# S&W 22 Victory Mess!!!!



## Chipfish (Apr 4, 2019)

Just have purchased a 22 Victory from a local shop. Brand new gun, took it home and loaded with CCI Mini Mag, 2nd round shot, malfunction. Very other round from the was a FTE or stove pipe. Completely po’d and 30 rounds later changed to CCI stinger. 1st round, stove pipe. Asked the shop which I bough5 from and he said it was the ammo. Completely pissed and $430.00 later, gas $ and time, I have a brand new gun and it doesn’t function properly. Anyone else have or heard of this much trouble from a new Victory?


----------



## 54rambler (Oct 15, 2018)

Mini Mag is usually the most reliable ammo to use. Did you clean the gun before shooting it? What does the owner's manual recommend to lube the gun? 
I'd call S&W customer service and see what they say. It doesn't sound like your local gun store is going to be much help.
Good luck.


----------



## Chipfish (Apr 4, 2019)

After the first 10 malfunctions, I broke it down and cleaned it, lubed small rails and followed the manual. No help. I called SW and they want me to send it in. Now I will have to wait a month before they repair and send it back. Shouldn’t have to go through this. Thanks for the reply sir.


----------



## yellowtr (Oct 28, 2016)

54
Send it in. Maybe they will send you a replacement. I have had a Victory for over 3 years with no mal-function. I usually shoot Federal high velocity. But have used CCI stingers, mini mags and even std. velocity with no problem. Pistol is cleaned and lubed after each session. Maybe the slide is binding or the recoil spring is too tight. I looks like even S&W puts out a lemon once in awhile.
The problem is not the ammo you are using. The only ammo I have had trouble with while using a semi-auto is that Winchester 333 bulk. All kinds of problems when I tried to use it in my Marlin Model 60. Heck, it wouldnt even feed that good in my Savage bolt action.


----------



## Babbalou1956 (Sep 2, 2014)

I'd bet S&W replaces the extractor. Sounds like it had a bad one, maybe bent or shaped wrong.


----------



## berettatoter (Sep 1, 2011)

yellowtr said:


> 54
> Send it in. Maybe they will send you a replacement. I have had a Victory for over 3 years with no mal-function. I usually shoot Federal high velocity. But have used CCI stingers, mini mags and even std. velocity with no problem. Pistol is cleaned and lubed after each session. Maybe the slide is binding or the recoil spring is too tight. I looks like even S&W puts out a lemon once in awhile.
> The problem is not the ammo you are using. The only ammo I have had trouble with while using a semi-auto is that Winchester 333 bulk. All kinds of problems when I tried to use it in my Marlin Model 60. Heck, it wouldnt even feed that good in my Savage bolt action.

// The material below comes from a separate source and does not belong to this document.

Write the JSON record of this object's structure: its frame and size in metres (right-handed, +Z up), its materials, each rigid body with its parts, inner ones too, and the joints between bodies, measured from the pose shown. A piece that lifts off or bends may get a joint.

Damn, not feeding in a bolt gun? That is bad!


----------



## yellowtr (Oct 28, 2016)

berettatoter said:


> Damn, not feeding in a bolt gun? That is bad!


Yeah, it seems the bullets were not crimped tight enough. They seemed to be to high in the casing. You could wiggle the bullet a bit. CCI, Remington, and Federal are solid. Winchester might have fixed the problem but I will stick with CCI and Federal now that the 22LR ammo shortage is history.


----------



## RUT (Aug 28, 2008)

I think you'll find the problem is with the ejector in the end. It's kind of a mickey mouse affair, and if not tweaked properly it will cause the problems you've described. Much has been written about it. Both mine and my buddy's suffered the same problem, but was corrected with the judicious use of needle nose pliers. Good luck


----------



## CL (May 17, 2019)

Mine had the same problem. It went back to S&W and it worked for about 200 rounds then it started to hick up again. I'm going to tweek the ejector myself and polish the feed ramp. That with a good cleaning and see if that takes care of it. I think it's more of an ejector problem.


----------



## RUT (Aug 28, 2008)

BTW, in the end I fixed my problem by selling it off and sticking to Rugers.


----------



## Bisley (Aug 24, 2008)

No experience with S&W .22 pistol, but I did send in a Walther P-22 that they were servicing, several years ago (five?). They had it back to me in 8 days.


----------



## Younguy (Jun 26, 2012)

I had similar situation with my new new victory, sent it in twice and included photos of the stove pipes, FTE's, FTF, etc. It was even trying to reinsert spent cartridges and smashing them into the barrel. They polished the barrel the first time and replaced it the second time. THEN on a suggestion from a friend I loaded the mags to 10 and left them loaded for a couple weeks in the closet. It was summer so it was warm in there. My next trip to the range had 0 FTE, 0 FTF, 0 stovepipes. Shooting everything. Aquilla, Remington, Winchester, Federal and MiniMag. Got a couple thousand, like maybe 4, rounds through her now and it is a very reliable shooter. 
They were more than happy to check it for me and I'm not 100% positive the mags were the entire problem but when I marked the mags A&B I did notice more problems with A than B before I sent it in to get the new barrel. It's worth a try. The mag springs might have too much force and be pushing the next round up into the chamber before the spent shell is fully ejected.


----------



## Jessie James 58 (Aug 30, 2019)

I have worked on firearms for over 50 years and the first place to look for operational problems in a semi-auto is the mag. Are the feed lips bent, IS THE MAG DIRTY, is the spring to week or bent or broken, is the follower bent or broke. A full 75% of feeding is the result of mag problems.
Extraction issues can be to strong of a slide spring for the ammo being used or a bad ejector (remember that some 22s have the ejector built into the mag) or a weak extractor spring. Never forget about the gun just needing a GOOD cleaning.
When having these types of issues the first place to call is the manufacture of the gun. Most will talk to you on things to try and see if that takes care of the problem. If you do need to send the gun in, the people that you talk to are told say it will take 30, 45, 60 days as a CYA measure. Most of the time you will get your gun back in 1/2 that time or less.


----------



## RoadRamblerNJ (Mar 3, 2018)

Jessie James 58 said:


> If you do need to send the gun in, the people that you talk to are told say it will take 30, 45, 60 days as a CYA measure. Most of the time you will get your gun back in 1/2 that time or less.


Unless it's a Colt Python

Had to send mine back 7 or 8 yrs ago due to the cylinder release latch loostening up to the point of stopping cylinder rotation.

It took Colt almost 7 months to repair and return that weapon. I guess they aren't training many gunsmiths the fine art of "Python Repair" these days.

It is the only weapon I own that I will not work on myself. Clint Eastwood said it best..."A man's got to know his limitations".


----------